WHAT IS ASKED >> Extract, word for word, every line from the one containing "for make in" through the one containing "obj.matrix_parent_inverse = Matrix.Identity(4)", with both end lines kept.

DATA SHOWN >>
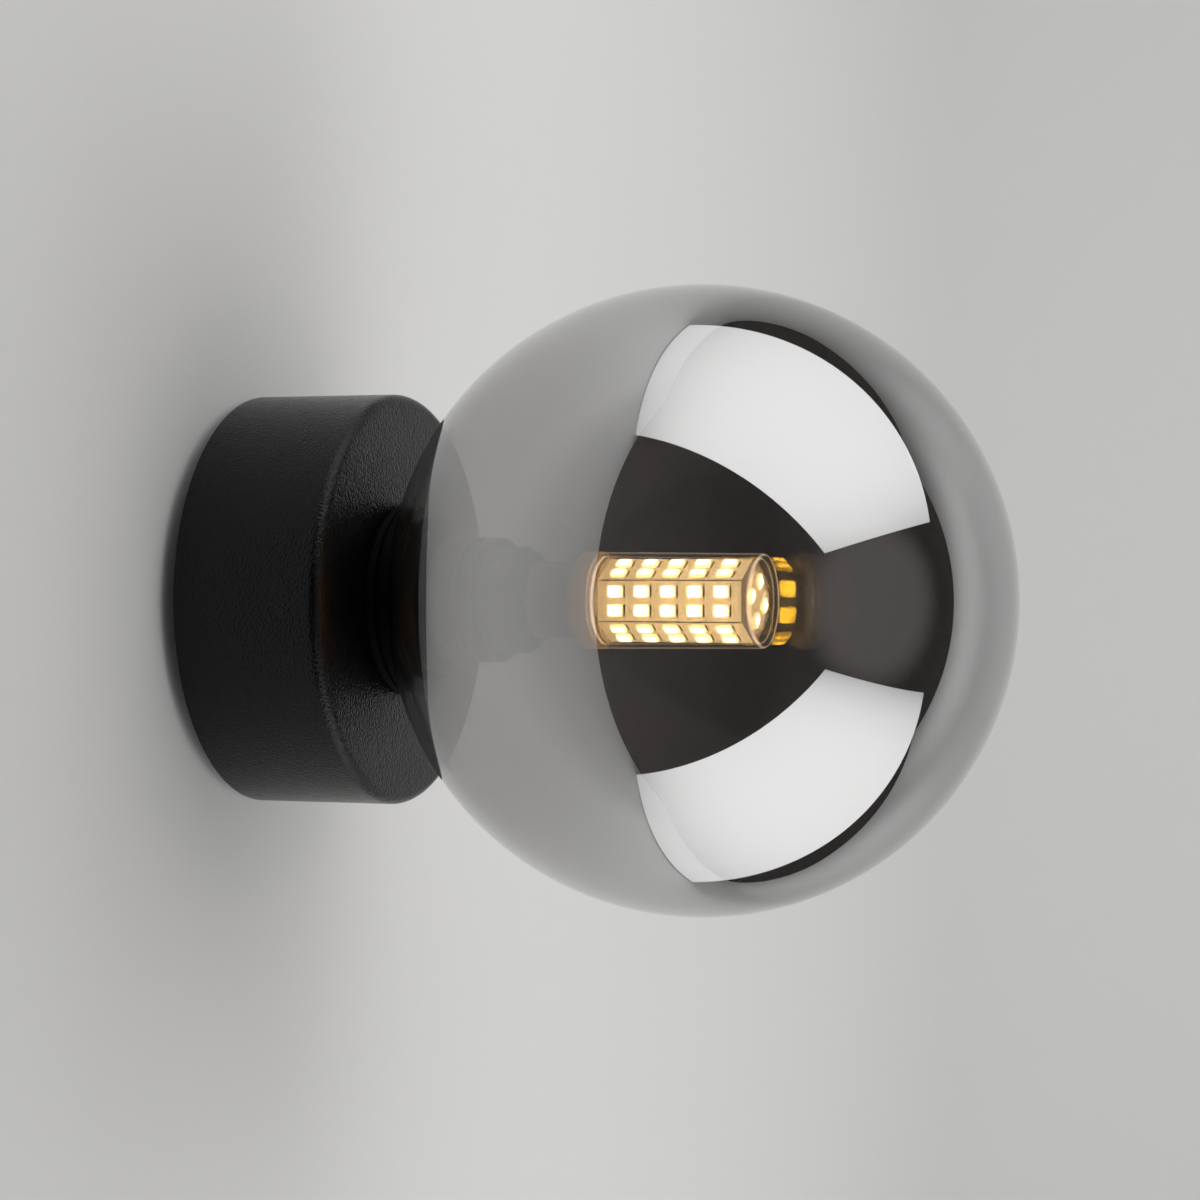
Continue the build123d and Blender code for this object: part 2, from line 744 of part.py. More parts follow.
def bulb_boards():
    """Six mitred circuit boards that stand on the rim as a six-sided tube."""
    boards = []
    inner_apothem = board_apothem - board_t
    slope = tan(radians(30))
    outer_half = board_apothem * slope - board_gap / 2
    inner_half = inner_apothem * slope - board_gap / 2
    outline = make_face(Polyline(
        (board_apothem, outer_half), (board_apothem, -outer_half),
        (inner_apothem, -inner_half), (inner_apothem, inner_half), close=True,
    ))
    board = extrude(across(board_back) * outline, board_len)
    for angle in facet_angles():
        boards.append(on_facet(angle, board))
    return boards


def bulb_side_leds():
    """LED chips on the six boards, in two columns of five."""
    leds = []
    for angle in facet_angles():
        for row in range(led_rows):
            out = board_back + led_first_row + row * led_row_pitch
            for side in (0.5, -0.5):
                chip = Pos(board_apothem + led_h / 2, -out, side * led_column_pitch)
                leds.append(on_facet(angle, chip * Box(led_h, led_len, led_w)))
    return leds


def bulb_end_board():
    """Six-sided board across the front of the other six."""
    outline = RegularPolygon(board_w - board_gap, 6, rotation=30)
    return extrude(across(board_front) * outline, board_t)


def bulb_end_leds():
    """Four LED chips that face the room, in a square turned in line with two of the six sides."""
    leds = []
    back = end_board_front
    for i in range(4):
        spoke = radians(45 + 90 * i)
        x = cos(spoke) * end_led_pitch / sqrt(2)
        z = sin(spoke) * end_led_pitch / sqrt(2)
        chip = slab(x, z, back, back + led_h, led_len, led_w)
        leds.append(on_facet(end_led_turn, chip))
    return leds


def bulb_cover():
    """Clear drafted cover with a rounded, closed end and a small moulding mark."""
    draft = tan(radians(cover_draft))
    bore_end = cover_end - cover_end_t
    bore_end_r = cover_bore_back_r - (bore_end - cup_front) * draft
    end_r = cover_back_r - (cover_end - cup_front) * draft
    cover = turned(
        (cover_bore_back_r, cup_front), (cover_back_r, cup_front), (end_r, cover_end),
        (0, cover_end), (0, bore_end), (bore_end_r, bore_end),
    )
    cover = fillet(circles_at(cover, end_r, cover_end), cover_edge_r)
    return cover + rod(0, 0, gate_d / 2, cover_end, cover_end + gate_h)


def driver_start():
    """The driver board stands on the floor of the bulb's base."""
    return bulb_foot + bulb_floor_t


def bulb_driver_board():
    """Circuit board of the LED driver, inside the six boards."""
    return slab(0, 0, driver_start(), driver_start() + driver_len, driver_t, driver_w)


def bulb_capacitor():
    """Smoothing capacitor that lies against the driver board."""
    start = driver_start() + parts_start
    x = driver_t / 2 + fit_gap + capacitor_d / 2
    can = rod(x, 0, capacitor_d / 2, start, start + capacitor_len)
    return fillet(can.edges().filter_by(GeomType.CIRCLE), capacitor_edge_r)


def bulb_driver_chips():
    """Rectifier, controller and coil on the board's other face."""
    chips = []
    out = driver_start() + parts_start
    for height, length, width in chip_sizes:
        x = -driver_t / 2 - height / 2
        chips.append(Pos(x, -(out + length / 2), 0) * Box(height, length, width))
        out += length + chip_gap
    return chips


# ---- All nodes ---------------------------------------------------------------------------
def live_wire():
    """Lead to the middle pole."""
    return holder_lead(-pin_x, pole_xs[1])


def neutral_wire():
    """Lead to the last pole."""
    return holder_lead(pin_x, pole_xs[2])


NODES = [
    base_housing, mounting_plate, side_screws, cable_grommet, threaded_sleeve, lock_washer,
    lock_nut, lampholder_insert, holder_contacts, holder_cap, live_wire, neutral_wire,
    earth_wire, terminal_block, terminal_tubes, terminal_screws, block_screw, earth_washer,
    earth_lug, earth_screw, globe_glass, globe_collar, glass_seal, bulb_base, bulb_pins,
    bulb_boards, bulb_side_leds, bulb_end_board, bulb_end_leds, bulb_cover,
    bulb_driver_board, bulb_capacitor, bulb_driver_chips,
]

for make in NODES:
    made = make()
    solids = made if isinstance(made, list) else [made]
    solids = [solid for shape in solids for solid in shape.solids()]
    node = solids[0] if len(solids) == 1 else Compound(children=solids)
    node.label = make.__name__
    export_step(node, f"parts/{make.__name__}.step")
    print(make.__name__, len(solids), "solid(s)")
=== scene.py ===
# %% [markdown]
# # Globe wall sconce
# A black drum base carries a threaded lampholder. A slim LED bulb plugs into it, and a ball of
# smoked half-mirror glass screws over both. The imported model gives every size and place, in
# metres, with +Z up and the wall at Y = 0. This notebook gives each surface its finish, and
# replaces the plain solids where a real thread, a lit chip or a smooth ball is needed.

import math

import bmesh
import bpy
import numpy as np
from mathutils import Matrix, Vector


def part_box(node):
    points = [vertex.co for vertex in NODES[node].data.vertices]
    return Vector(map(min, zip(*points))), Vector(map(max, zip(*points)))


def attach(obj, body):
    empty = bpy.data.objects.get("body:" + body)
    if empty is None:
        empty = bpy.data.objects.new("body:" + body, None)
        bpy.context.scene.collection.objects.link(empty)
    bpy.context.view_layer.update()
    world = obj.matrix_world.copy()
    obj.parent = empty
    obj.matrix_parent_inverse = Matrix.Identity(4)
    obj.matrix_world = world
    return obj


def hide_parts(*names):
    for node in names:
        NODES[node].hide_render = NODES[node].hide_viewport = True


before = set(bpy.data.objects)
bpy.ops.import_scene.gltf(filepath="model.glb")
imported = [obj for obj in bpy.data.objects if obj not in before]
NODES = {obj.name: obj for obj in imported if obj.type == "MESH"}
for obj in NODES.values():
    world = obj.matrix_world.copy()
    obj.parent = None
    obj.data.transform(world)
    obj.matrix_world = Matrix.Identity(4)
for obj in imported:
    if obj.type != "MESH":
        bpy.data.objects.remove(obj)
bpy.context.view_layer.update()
MM = 0.001

# %% [markdown]
# ## Sizes read from the frame
# Each round piece is centred on the lamp's axis, so its box gives its radius and the two
# distances from the wall. New surfaces are drawn in millimetres with these numbers.

# %% Read a round piece's size
def span(node):
    """(radius, back, front) of a round node in millimetres: half its width, and its reach out."""
    low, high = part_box(node)
    return (high.x - low.x) / 2 / MM, -high.y / MM, -low.y / MM


BASE_R, BASE_BACK, BASE_FRONT = span("base_housing")
BALL_R, RIM_OUT, BALL_FRONT = span("globe_glass")
BALL_OUT = BALL_FRONT - BALL_R
print(f"base radius {BASE_R:.2f}, front {BASE_FRONT:.2f}; ball radius {BALL_R:.2f} at {BALL_OUT:.2f}")

# %% [markdown]
# ## The camera
# The picture was taken from beside the lamp, almost level, with a long lens. A camera looks
# along its own -Z, so a tracking rotation turns that axis to the view. The lens and the place
# come from fitting the outlines of the ball and the base.

# %% Place the camera
VIEW_AZIMUTH = math.radians(-69.01)
VIEW_DROP = math.radians(0.72)
VIEW_DISTANCE = 770.4 * MM
VIEW_TARGET = Vector((27.6, -72.0, -0.3)) * MM
LENS_MM = 99.0
SENSOR_MM = 36.0

view = Vector((
    -math.sin(VIEW_AZIMUTH) * math.cos(VIEW_DROP),
    math.cos(VIEW_AZIMUTH) * math.cos(VIEW_DROP),
    -math.sin(VIEW_DROP),
))
camera_data = bpy.data.cameras.new("camera")
camera_data.lens = LENS_MM
camera_data.sensor_width = SENSOR_MM
camera_data.clip_start = 0.01
camera = bpy.data.objects.new("camera", camera_data)
camera.location = VIEW_TARGET - view * VIEW_DISTANCE
camera.rotation_euler = view.to_track_quat("-Z", "Y").to_euler()
bpy.context.scene.collection.objects.link(camera)
bpy.context.scene.camera = camera
print("camera at", tuple(round(v, 4) for v in camera.location))

# %% [markdown]
# ## Mesh helpers
# Nearly every piece here is turned on a lathe or moulded in a round tool. So one function turns
# an outline about the lamp's axis. The outline is a list of (radius, out) points in millimetres,
# and a second function rounds its corners the way a tool would.

# %% Make a mesh object from whole arrays
def mesh_object(name, points, faces, smooth_angle=35.0):
    """Mesh from an (n, 3) array in metres and a list of face tuples, smooth below the angle."""
    mesh = bpy.data.meshes.new(name)
    mesh.from_pydata(points.tolist(), [], faces)
    mesh.validate()
    mesh.shade_smooth()
    mesh.set_sharp_from_angle(angle=math.radians(smooth_angle))
    piece = bpy.data.objects.new(name, mesh)
    bpy.context.scene.collection.objects.link(piece)
    return piece


def grid_faces(rows, columns, closed_rows):
    """Quads of a grid that closes round its columns, and round its rows if closed_rows."""
    i = np.arange(rows if closed_rows else rows - 1)[:, None]
    j = np.arange(columns)[None, :]
    after_i = (i + 1) % rows
    after_j = (j + 1) % columns
    corners = [
        i * columns + j, i * columns + after_j,
        after_i * columns + after_j, after_i * columns + j]
    return np.stack([np.broadcast_to(c, (len(i), columns)) for c in corners], -1).reshape(-1, 4)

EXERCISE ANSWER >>
for make in NODES:
    made = make()
    solids = made if isinstance(made, list) else [made]
    solids = [solid for shape in solids for solid in shape.solids()]
    node = solids[0] if len(solids) == 1 else Compound(children=solids)
    node.label = make.__name__
    export_step(node, f"parts/{make.__name__}.step")
    print(make.__name__, len(solids), "solid(s)")
=== scene.py ===
# %% [markdown]
# # Globe wall sconce
# A black drum base carries a threaded lampholder. A slim LED bulb plugs into it, and a ball of
# smoked half-mirror glass screws over both. The imported model gives every size and place, in
# metres, with +Z up and the wall at Y = 0. This notebook gives each surface its finish, and
# replaces the plain solids where a real thread, a lit chip or a smooth ball is needed.

import math

import bmesh
import bpy
import numpy as np
from mathutils import Matrix, Vector


def part_box(node):
    points = [vertex.co for vertex in NODES[node].data.vertices]
    return Vector(map(min, zip(*points))), Vector(map(max, zip(*points)))


def attach(obj, body):
    empty = bpy.data.objects.get("body:" + body)
    if empty is None:
        empty = bpy.data.objects.new("body:" + body, None)
        bpy.context.scene.collection.objects.link(empty)
    bpy.context.view_layer.update()
    world = obj.matrix_world.copy()
    obj.parent = empty
    obj.matrix_parent_inverse = Matrix.Identity(4)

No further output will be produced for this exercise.